MS. MYERS: Right. Absolutely, that’s a lesson you learn very fast. You’re going to get a—sort of a clear, fairer shake from the locals who are just so excited that you’re there and talking to them.
(To Mr. Blankley) I’m sorry.
MR. BLANKLEY: But, but I agree with Mr. Broder. I—and, and I think it is a mistake of, of a White House press operation not to engage the press corps here. I think that it can be done effectively and honestly, and, and, and in a serious way. You’re going to get hit a lot, but to put up the shield and have no communication is going to induce future administrations to get into the same kind of—they exaggerate the mess they’re going to get into when they have no communication back and forth.

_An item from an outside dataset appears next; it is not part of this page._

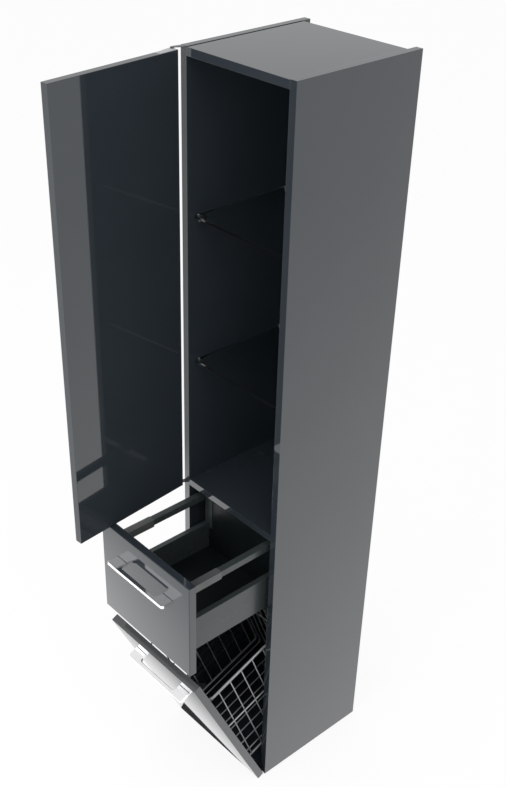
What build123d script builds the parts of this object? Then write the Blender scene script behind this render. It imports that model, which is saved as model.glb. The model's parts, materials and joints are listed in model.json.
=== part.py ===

By the way, one of the good things that a White House gets from talking to the press is, is reconnaissance of how the press and to some extent the country is feeling. I think it’s—that two-way exchange is really vital to the process.
MR. RUSSERT: You—but you’ve been nominated, you’ve been nominated for this job.
MS. MYERS: Yeah.
MR. BLANKLEY: Thanks.
MR. RUSSERT: Would, would you accept it, Tony?
MR. BLANKLEY: I thought you were my friend.
MR. RUSSERT: Would you accept it?
MR. BLANKLEY: No, no thank you.
MR. RUSSERT: All right.
MS. MYERS: He’s a conservative.
MR. BROWNSTEIN: (Unintelligible)...anyway.
MR. BRODER: The problem with the niche strategy is that you’re trying to govern a country.
MR. BROWNSTEIN: Right.
MR. BRODER: And the niche strategy gets you to 52 percent on a good day, and on a bad day it gets you where they are today.
MS. MYERS: Right.
MR. BROWNSTEIN: And that’s what, and that’s what we’ve seen. I mean, at the high point of, of reelection, you—you’re basically speaking to half the country, when things are going well. You have very little cushion, very little margin of error for this president when things started to go badly in ‘05. And as David says, now he’s down in the mid-, in the mid-30s and wondering how he does reach an electorate beyond his base.